The EX stage needs to know what ALU operation to perform (control: ALUOp) and the ALU input operands (data).
The MEM stage needs to know whether to read memory (control: MemRead) or to write memory (control: MemWrite) (plus size & type for extension, usually glossed over) and where to read (data: Address) and what to write (data: Write Data).
The WB stage needs to know whether to write a register (control: RegWrite) and what register to write (data: Write Register) and what value to write to the register (data: Write Data).
In the single stage processor, all these control signals are generate by lookup (using the opcode) in the ID stage.  When the processor is pipelined, either those signals are forwarded from one stage to another, or else, each stage would have to repeat lookup using the opcode (then opcode would need to be forwarded from one stage to another, in order for each stage to repeat the lookup, though it is possible that the opcode is forwarded anyway, perhaps for exceptions).  (I believe that repeating the lookup in each stage would incur costs (time & hardware) as compared with forwarding control signals, especially for WB which is supposed to execute in the first half of a cycle.)

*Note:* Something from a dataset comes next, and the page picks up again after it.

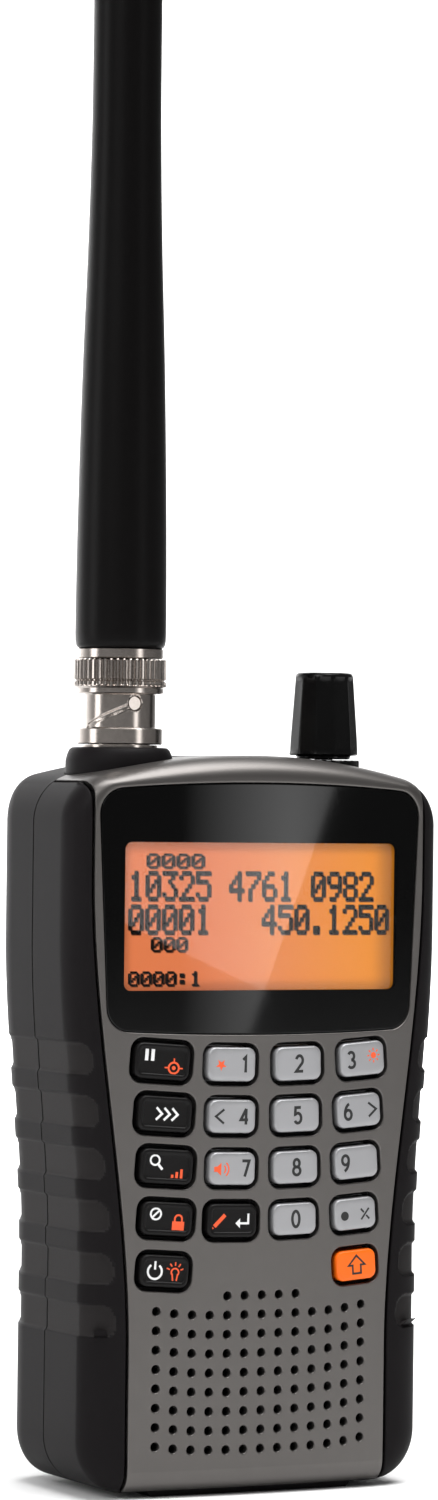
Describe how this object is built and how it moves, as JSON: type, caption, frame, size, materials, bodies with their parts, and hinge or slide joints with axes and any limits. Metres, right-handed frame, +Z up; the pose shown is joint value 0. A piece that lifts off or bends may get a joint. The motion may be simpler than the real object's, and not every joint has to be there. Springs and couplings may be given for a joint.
{
  "type": "handheld radio scanner",
  "caption": "Handheld radio scanner receiver with a backlit display, keypad, speaker grille, concentric top knob and a bayonet-fitted rubber antenna.",
  "frame": {"origin": "middle of the base at the underside of the feet, under the centre of the case", "axes": "+Z up through the antenna, the keypad faces -Y, +X towards the knob side"},
  "size_m": [0.065, 0.0349, 0.2916],
  "materials": {
    "case_black": "fine satin texture, moulded",
    "panel_grey": "satin metallic paint",
    "lens_black": "polished, clear window printed black round it",
    "lcd_amber": "backlit display with dark dots",
    "light_guide": "milky",
    "holder_white": "moulded",
    "key_dark": "satin with a raised rim",
    "key_silver": "satin silver paint",
    "key_orange": "satin",
    "mat_rubber": "silicone",
    "board_green": "solder mask",
    "chip_black": "moulded",
    "tin_plate": "tinned sheet",
    "speaker_steel": "plated",
    "cone_paper": "black",
    "grille_cloth": "fine woven",
    "knob_black": "satin gloss, fluted",
    "shaft_metal": "turned",
    "pot_green": "moulded",
    "nickel": "nickel plated, polished",
    "brass": "turned",
    "ptfe": "waxy white",
    "antenna_rubber": "satin moulded rubber",
    "copper": "enamelled winding",
    "jack_black": "moulded",
    "cell_jacket": "printed sleeve without marks",
    "spring_steel": "plated",
    "switch_white": "moulded",
    "screw_steel": "black zinc"
  },
  "bodies": {
    "case": {"front_case": "case_black", "rear_case": "case_black", "front_panel": "panel_grey", "display_lens": "lens_black", "lcd_glass": "lcd_amber", "lcd_backlight": "light_guide", "lcd_holder": "holder_white", "keypad_mat": "mat_rubber", "main_board": "board_green", "board_chips": "chip_black", "rf_shield": "tin_plate", "speaker_frame": "speaker_steel", "speaker_magnet": "speaker_steel", "speaker_cone": "cone_paper", "speaker_cloth": "grille_cloth", "control_body": "pot_green", "control_nut": "brass", "antenna_boss": "case_black", "antenna_socket": "nickel", "socket_nut": "brass", "socket_insulator": "ptfe", "socket_contact": "brass", "headphone_jack": "jack_black", "usb_socket": "tin_plate", "battery_cells": "cell_jacket", "battery_springs": "spring_steel", "battery_plates": "spring_steel", "clip_inserts": "brass", "case_screws": "screw_steel"},
    "key_hold": {"key_hold": "key_dark"},
    "key_scan": {"key_scan": "key_dark"},
    "key_search": {"key_search": "key_dark"},
    "key_lockout": {"key_lockout": "key_dark"},
    "key_power": {"key_power": "key_dark"},
    "key_1": {"key_1": "key_silver"},
    "key_4": {"key_4": "key_silver"},
    "key_7": {"key_7": "key_silver"},
    "key_program": {"key_program": "key_dark"},
    "key_2": {"key_2": "key_silver"},
    "key_5": {"key_5": "key_silver"},
    "key_8": {"key_8": "key_silver"},
    "key_0": {"key_0": "key_silver"},
    "key_3": {"key_3": "key_silver"},
    "key_6": {"key_6": "key_silver"},
    "key_9": {"key_9": "key_silver"},
    "key_clear": {"key_clear": "key_silver"},
    "key_function": {"key_function": "key_orange"},
    "volume": {"volume_knob": "knob_black", "volume_shaft": "shaft_metal"},
    "squelch": {"squelch_ring": "knob_black", "squelch_sleeve": "shaft_metal"},
    "antenna": {"plug_body": "nickel", "plug_insulator": "ptfe", "plug_pin": "brass", "antenna_sleeve": "antenna_rubber", "antenna_whip": "copper"},
    "coupling": {"coupling_ring": "nickel"},
    "battery_door": {"battery_door": "case_black"},
    "battery_switch": {"battery_switch": "switch_white"}
  },
  "joints": [
    {"name": "press_hold", "type": "slide", "parent": "case", "child": "key_hold", "axis": [0, 1, 0], "range_m": [0, 0.0008], "stiffness_N_per_m": 1500, "springref_m": -0.0002},
    {"name": "press_scan", "type": "slide", "parent": "case", "child": "key_scan", "axis": [0, 1, 0], "range_m": [0, 0.0008], "stiffness_N_per_m": 1500, "springref_m": -0.0002},
    {"name": "press_search", "type": "slide", "parent": "case", "child": "key_search", "axis": [0, 1, 0], "range_m": [0, 0.0008], "stiffness_N_per_m": 1500, "springref_m": -0.0002},
    {"name": "press_lockout", "type": "slide", "parent": "case", "child": "key_lockout", "axis": [0, 1, 0], "range_m": [0, 0.0008], "stiffness_N_per_m": 1500, "springref_m": -0.0002},
    {"name": "press_power", "type": "slide", "parent": "case", "child": "key_power", "axis": [0, 1, 0], "range_m": [0, 0.0008], "stiffness_N_per_m": 1500, "springref_m": -0.0002},
    {"name": "press_1", "type": "slide", "parent": "case", "child": "key_1", "axis": [0, 1, 0], "range_m": [0, 0.0008], "stiffness_N_per_m": 1500, "springref_m": -0.0002},
    {"name": "press_4", "type": "slide", "parent": "case", "child": "key_4", "axis": [0, 1, 0], "range_m": [0, 0.0008], "stiffness_N_per_m": 1500, "springref_m": -0.0002},
    {"name": "press_7", "type": "slide", "parent": "case", "child": "key_7", "axis": [0, 1, 0], "range_m": [0, 0.0008], "stiffness_N_per_m": 1500, "springref_m": -0.0002},
    {"name": "press_program", "type": "slide", "parent": "case", "child": "key_program", "axis": [0, 1, 0], "range_m": [0, 0.0008], "stiffness_N_per_m": 1500, "springref_m": -0.0002},
    {"name": "press_2", "type": "slide", "parent": "case", "child": "key_2", "axis": [0, 1, 0], "range_m": [0, 0.0008], "stiffness_N_per_m": 1500, "springref_m": -0.0002},
    {"name": "press_5", "type": "slide", "parent": "case", "child": "key_5", "axis": [0, 1, 0], "range_m": [0, 0.0008], "stiffness_N_per_m": 1500, "springref_m": -0.0002},
    {"name": "press_8", "type": "slide", "parent": "case", "child": "key_8", "axis": [0, 1, 0], "range_m": [0, 0.0008], "stiffness_N_per_m": 1500, "springref_m": -0.0002},
    {"name": "press_0", "type": "slide", "parent": "case", "child": "key_0", "axis": [0, 1, 0], "range_m": [0, 0.0008], "stiffness_N_per_m": 1500, "springref_m": -0.0002},
    {"name": "press_3", "type": "slide", "parent": "case", "child": "key_3", "axis": [0, 1, 0], "range_m": [0, 0.0008], "stiffness_N_per_m": 1500, "springref_m": -0.0002},
    {"name": "press_6", "type": "slide", "parent": "case", "child": "key_6", "axis": [0, 1, 0], "range_m": [0, 0.0008], "stiffness_N_per_m": 1500, "springref_m": -0.0002},
    {"name": "press_9", "type": "slide", "parent": "case", "child": "key_9", "axis": [0, 1, 0], "range_m": [0, 0.0008], "stiffness_N_per_m": 1500, "springref_m": -0.0002},
    {"name": "press_clear", "type": "slide", "parent": "case", "child": "key_clear", "axis": [0, 1, 0], "range_m": [0, 0.0008], "stiffness_N_per_m": 1500, "springref_m": -0.0002},
    {"name": "press_function", "type": "slide", "parent": "case", "child": "key_function", "axis": [0, 1, 0], "range_m": [0, 0.0008], "stiffness_N_per_m": 1500, "springref_m": -0.0002},
    {"name": "volume_turn", "type": "hinge", "parent": "case", "child": "volume", "pos_m": [0.0178, -0.0018, 0.11535], "axis": [0, 0, 1], "range_deg": [-150, 150]},
    {"name": "squelch_turn", "type": "hinge", "parent": "case", "child": "squelch", "pos_m": [0.0178, -0.0018, 0.11365], "axis": [0, 0, 1], "range_deg": [-150, 150]},
    {"name": "antenna_swivel", "type": "hinge", "parent": "case", "child": "antenna", "pos_m": [-0.0184, -0.0018, 0.12305], "axis": [0, 0, 1], "continuous": true},
    {"name": "coupling_turn", "type": "hinge", "parent": "case", "child": "coupling", "pos_m": [-0.0184, -0.0018, 0.12305], "axis": [0, 0, 1], "range_deg": [0, 90]},
    {"name": "battery_door_slide", "type": "slide", "parent": "case", "child": "battery_door", "axis": [0, 0, -1], "range_m": [0, 0.06]},
    {"name": "battery_switch_slide", "type": "slide", "parent": "case", "child": "battery_switch", "axis": [1, 0, 0], "range_m": [0, 0.0026]}
  ]
}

Because the WB stage needs to know whether to write a register, that information (control: RegWrite) must be passed to it from the MEM stage, which gets it from the EX stage, which gets it from the ID stage, where it is generated by lookup of the opcode.  EX & MEM don't use the RegWrite control signal, but must accept it as an input so as to pass it through as output to the next stage.
Similar is true for control signals needed by MEM: MemRead and MemWrite, which are generated in ID, passed from EX to MEM (not used in EX), and MEM need not pass these further, since WB also doesn't use those signals.
If you look in chapter 4 of Computer Organization and Design RISC-V edition, towards the end of the chapter (Fig 4.44 in the 1st edition), it shows the control signals output from one stage passing through stage pipeline registers and into the next intermediate stage. For example, Instruction [30, 14-12] is fed into ID/EX and then read by ALU Control in the EX stage. That is an example of pipelining a control signal.

Cache Implementation in Pipelined Processor

I have recently started coding in verilog. I have completed my first project, prototyping a MIPS 32 processor using 5 stage pipelining. Now my next task is to implement a single level cache hiearchy on the instruction set memory.
I have sucessfully implemented a 2-way set associative cache.
Previously I had declared the instruction set memory as a array of registers, so whenever I need to access the next instruction in IF stage, the data(instruction) gets instantaneously allotted to the register for further decoding (since blocking/non_blocking assignment is instantaneous from any memory location).
But now since I have a single level cache added on top of it, it takes a few more cycles for the cache FSM to work (like data searching, and replacement policies in case of cache miss). Max. delay is about 5 cycles when there is a cache miss.
Since my pipelined stage proceeds to the next stage within just a single cycle, hence whenever there is a cache miss, the cache fails to deliver the instruction before the pipeline stage moves to the next stage. So desired output is always wrong.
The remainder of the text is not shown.